The purpose of an investment property is considered to be used for the 'same' or 'similar' purpose as the investment portfolio as:

•         both assets are used for a mixed purpose

•         both are investments on capital account

•         there is the prospect of capital growth

•         both investments are used to generate passive income

•         both assets are taxed similarly on disposal

•         the risks of each asset are similar in that prices of the CGT assets can fluctuate

•         both assets have ongoing costs, and

•         both assets have costs to enter and exit the investment.

In this case the Trust uses a replacement asset for a purpose that has the same attributes and has a likeness or resemblance, especially in a general way to the purposes for which the Trust used the compulsorily acquired asset.

While not the 'same', in both the investment property and the investment portfolio, the capital investment is used to derive passive income, making it similar for the purposes of the 'same' or 'similar' purpose test.

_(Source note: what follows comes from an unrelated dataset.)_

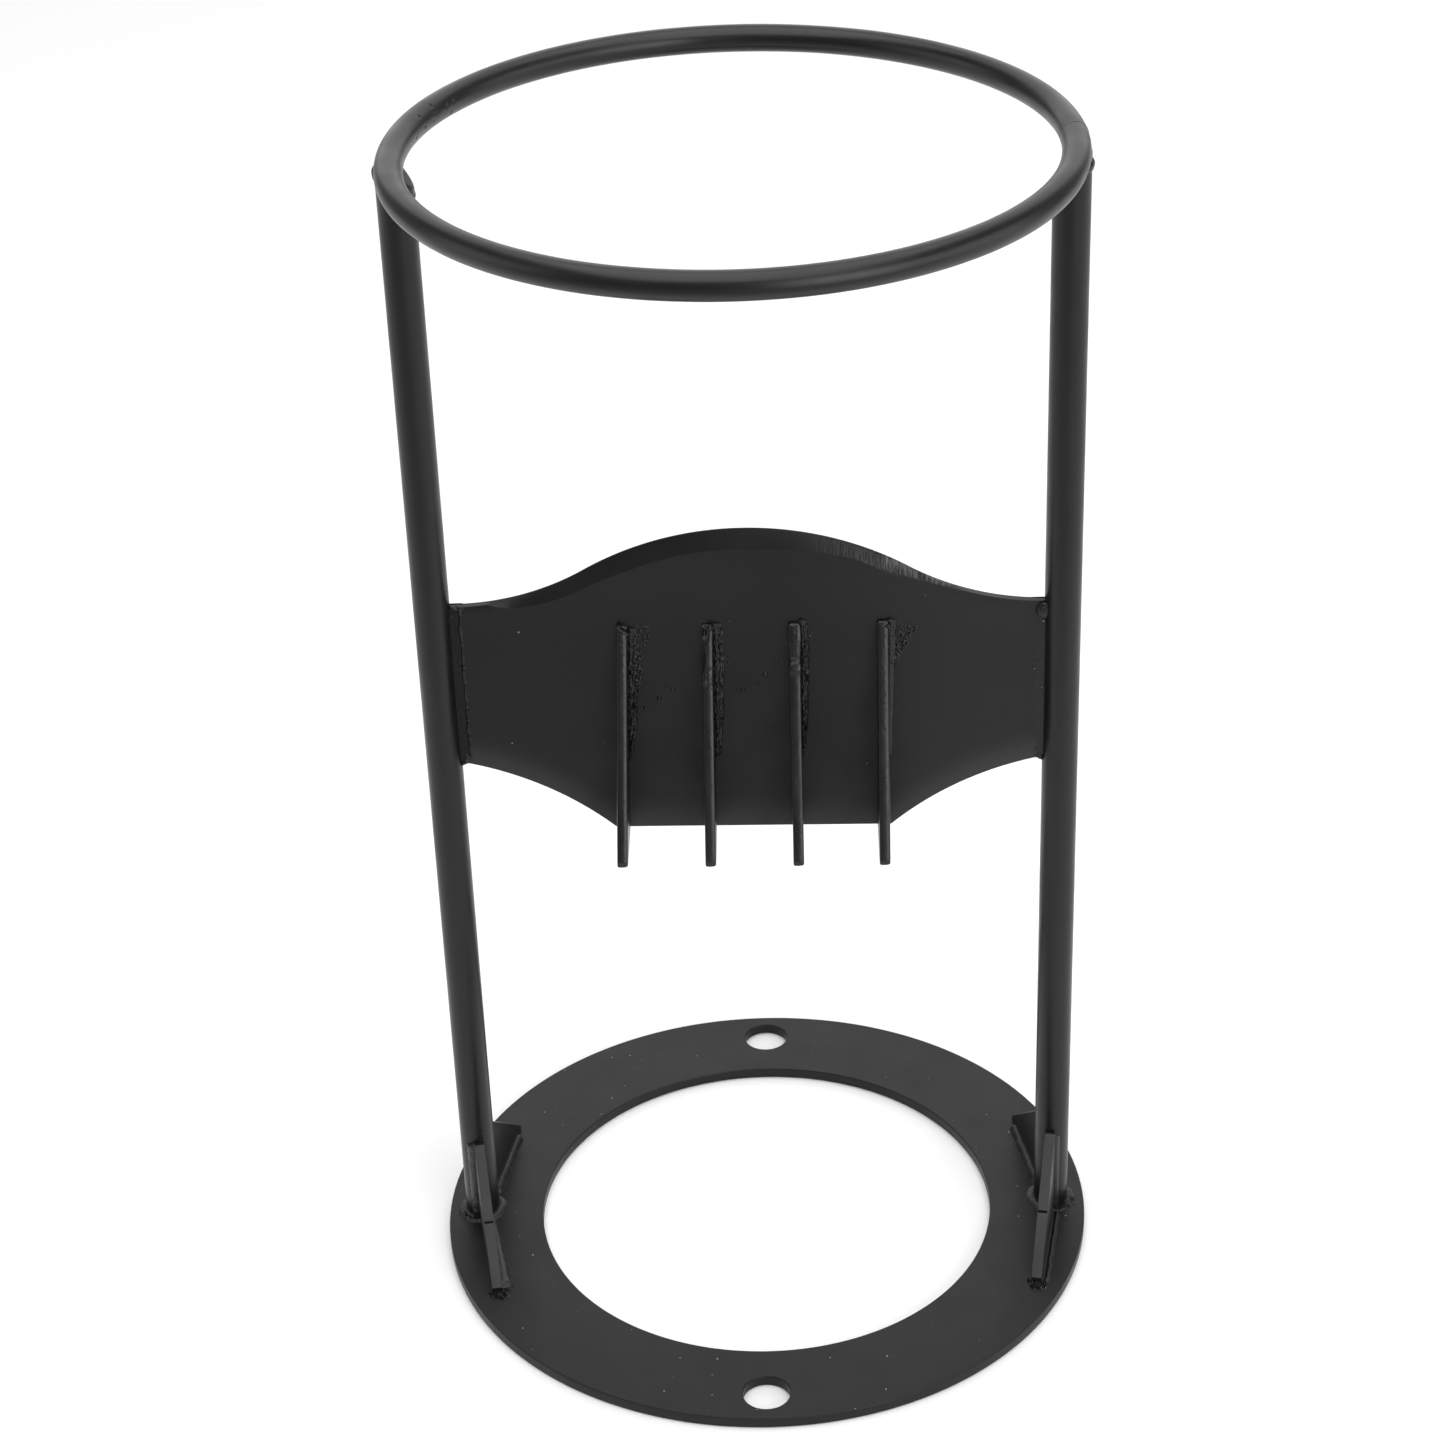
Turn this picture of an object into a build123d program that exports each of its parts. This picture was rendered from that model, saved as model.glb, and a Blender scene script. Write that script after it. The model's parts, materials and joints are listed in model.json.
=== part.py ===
# Kindling splitter: a one-piece welded steel frame that is bolted to a chopping block.
# Millimetres. +X runs from the left post to the right post, -Y is the working side (the side
# that carries the fins), +Z is up. The origin is the middle of the base ring's underside.

import os
from math import atan2, cos, degrees, hypot, radians, sin, sqrt, tan

from build123d import *

# Base ring
BASE_OUTER_R = 115.0
BASE_INNER_R = 81.0
BASE_T = 4.0
BASE_EDGE_BREAK = 0.5
BOLT_HOLE_R = 8.0
BOLT_CIRCLE_R = 102.0

# Posts
POST_R = 6.0
POST_X = 103.0
POST_TOP_Z = 404.2

# Top hoop
HOOP_R = 104.0
HOOP_BAR_R = 4.5
HOOP_Z = 406.5
SEAM_ANGLE = 3.0
SEAM_ARC = 0.9
SEAM_PROUD = 0.2

# Splitting blade
BLADE_T = 3.0
BLADE_HALF = POST_X - POST_R
BLADE_PEAK_Z = 278.1
BLADE_SHOULDER_Z = 251.4
CROWN_R = 103.0
BLADE_BOTTOM_Z = 166.5
BLADE_FLAT_HALF = 46.5
BOTTOM_ARC_R = 108.0
BOTTOM_END_Z = 192.6
BEVEL_HEIGHT = 6.6
BEVEL_SIDE_HEIGHT = 4.4
BEVEL_HALF = 72.0
EDGE_LAND = 0.6
# The blade is welded in slightly out of level: its right end is the lower one, in degrees.
BLADE_TILT = 0.8
BLADE_PIVOT_Z = 222.0

# Spreader fins on the front of the blade
# Each fin's name, its x at the bottom and how far it leans to the right, in degrees.
FIN_T = 3.6
FINS = (
    ("fin_outer_left", -43.5, 1.8),
    ("fin_inner_left", -14.2, 0.8),
    ("fin_inner_right", 15.0, 0.3),
    ("fin_outer_right", 43.6, 0.5),
)
FIN_TOP_Z = 244.6
FIN_REACH = 26.0
FIN_TOP_BLUNT = 1.6
FIN_EDGE_R = 0.7

# Gussets at the post feet
GUSSET_T = 3.6
GUSSET_LEG = 42.0
GUSSET_H = 34.0
GUSSET_BLUNT = 1.6
FRONT_TURN = 10.0
REAR_TURN = 11.0
GUSSET_EDGE_R = 0.4

# Weld beads
FOOT_BEAD = 2.3
GUSSET_BEAD = 2.0

FRONT_Y = -BLADE_T / 2
SIDES = (("left", -1), ("right", 1))
BOTTOM_CENTRE = (Align.CENTER, Align.CENTER, Align.MIN)
TOP_CENTRE = (Align.CENTER, Align.CENTER, Align.MAX)
BEHIND_FRONT = (Align.CENTER, Align.MIN, Align.CENTER)

os.makedirs("parts", exist_ok=True)


def save(name, builder):
    builder.part.label = name
    export_step(builder.part, "parts/" + name + ".step")


def ring_arc(centre, radius, start, end):
    """Three points of an arc about centre, from the start angle to the end angle in degrees."""
    middle = (start + end) / 2
    return [
        (centre[0] + radius * cos(radians(a)), centre[1] + radius * sin(radians(a)))
        for a in (start, middle, end)
    ]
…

As the Trust proposes to use the replacement asset (for a reasonable time after it is acquired) for the same purpose as, or for a similar purpose to, the purpose for which the Trust used the original asset just before the event under paragraph 124-70(1) happened, the condition in subsection 124-75(4) is satisfied.

Conclusion

The Trust can choose to apply the roll-over in Subdivision 124-B upon the compulsory acquisition of its rental property by the government as the proposed sale of the Property meets the conditions contained in in Subdivision 124-B. The intended acquisition of CGT assets like shares or units in listed companies and interests in managed funds or unit trusts held for long term investment as part of an investment portfolio will satisfy the 'same' or 'similar' purpose test for the purposes of subsection 124-75(4) and meet the requirements of acquiring another CGT asset for the purposes of the CGT replacement asset roll-over.